I read a couple forums about this but I was wondering if I can feed her mandarins? I have a lot of the little cutie mandarins and i ate one and then washed my hands but they still smelled like mandarins and she licked it like crazy and tried to bite me (tasty bite). She seems to try to tastily bite me a lot. I was thinking of maybe getting non-scented soap because she even likes my hand sanitize and all my other soaps. But apart from that I was just wondering if I can giver her mandarins, dry salami, deli ham, deli turkey, and any types of cheese. Thanks for any advice. :grin:


----------



## Lilysmommy (Jan 7, 2009)

I'd say generally no to all of your mentioned items. Mandarins _might_ be okay for a small taste, but generally it's best to avoid citrus fruits because the high acidity can irritate their mouth (and yours). Mandarins are sweeter than most other citrus fruits, so a bite might not hurt, but I wouldn't offer it frequently.

Sandwich meats are all too high in salt & preservatives to make a good treat for any animal.

I think (but someone may correct me on this) cheese is typically higher in salt and preservatives as well? I know cottage cheese is okay in small quantities for a treat, but I haven't read that any others would be healthy to give.

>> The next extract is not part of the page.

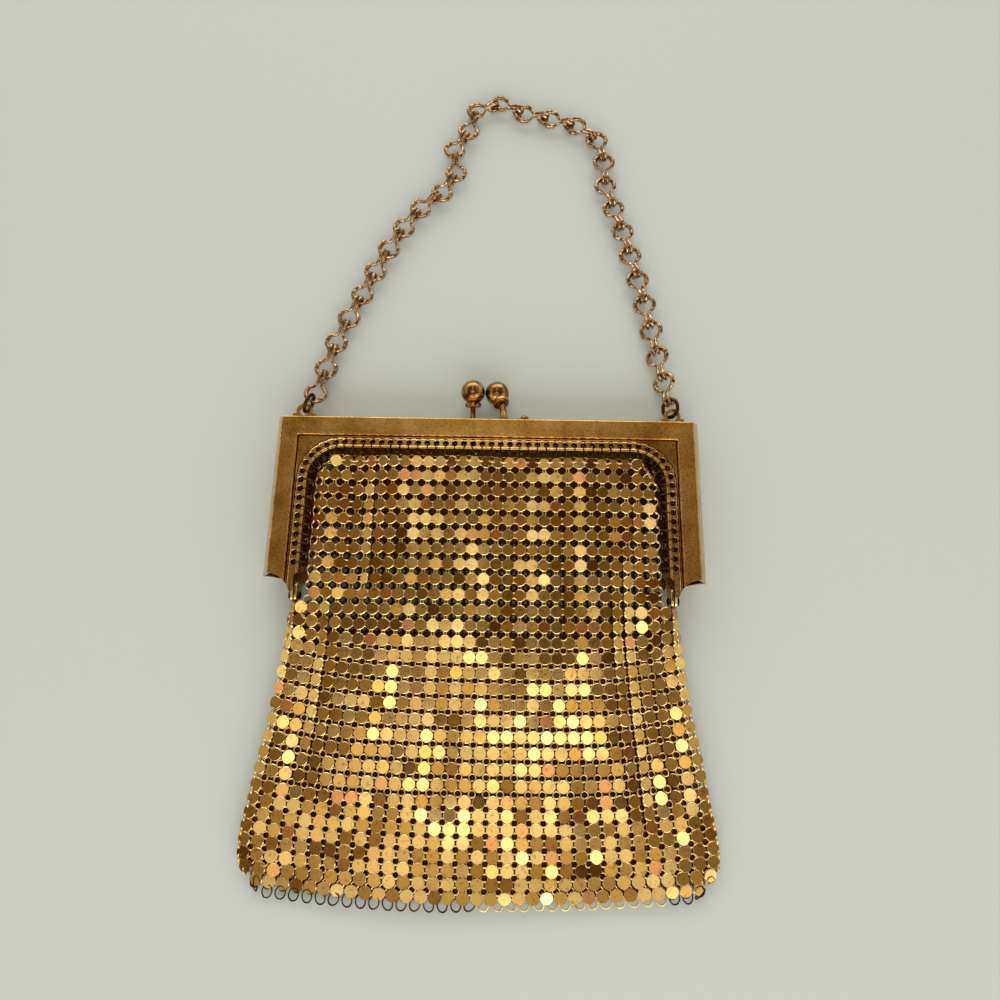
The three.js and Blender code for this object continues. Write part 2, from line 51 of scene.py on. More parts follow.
MM = 0.001
# The plane between the halves lies 4.2 above the surface, and each half's face 4.2 away from that plane
PARTING = 4.2
FACE_HEIGHT = 4.2
FACE_HALF_WIDTH = 53.6
PLATE_HALF_WIDTH = 49.2
PLATE_TOP = -5.0
BAND_CORNER = 11.5
BAND_MIDDLE = 1.575
ARM_LENGTH = 45.8
WALL_FOOT_TOP = 1.15
SHIFT_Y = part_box("front_frame")[1].y / MM - WALL_FOOT_TOP


def alone(piece):
    """Leaves edit mode and selects one piece for the operators that follow"""
    if bpy.context.object and bpy.context.object.mode == "EDIT":
        bpy.ops.object.mode_set(mode="OBJECT")
    bpy.ops.object.select_all(action="DESELECT")
    piece.select_set(True)
    bpy.context.view_layer.objects.active = piece
    return piece


def pick(piece, kind, test):
    """Goes into edit mode with only those vertices, edges or polygons selected whose place passes a test"""
    alone(piece)
    bpy.ops.object.mode_set(mode="EDIT")
    bpy.ops.mesh.select_mode(type={"vertices": "VERT", "edges": "EDGE", "polygons": "FACE"}[kind])
    bpy.ops.mesh.select_all(action="DESELECT")
    bpy.ops.object.mode_set(mode="OBJECT")
    points = piece.data.vertices
    for item in getattr(piece.data, kind):
        corners = [item.index] if kind == "vertices" else item.vertices
        place = sum((points[i].co for i in corners), Vector()) / len(corners)
        item.select = bool(test(place, item))
    bpy.ops.object.mode_set(mode="EDIT")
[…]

Here's the sticky on safe foods, by the way - http://www.hedgehogcentral.com/forums/12-diet-nutrition/17725-treat-list-safe-fruits-veggies.html

And definitely a good idea to get non-scented soap.  A lot of hedgies will try to bite with scented soaps and such.


----------



## Annie&Tibbers (Apr 16, 2013)

Hedgehogs are also lactose-intolerant, so keeping cheese to a very small, very rare treat will help avoid upset stomaches.


----------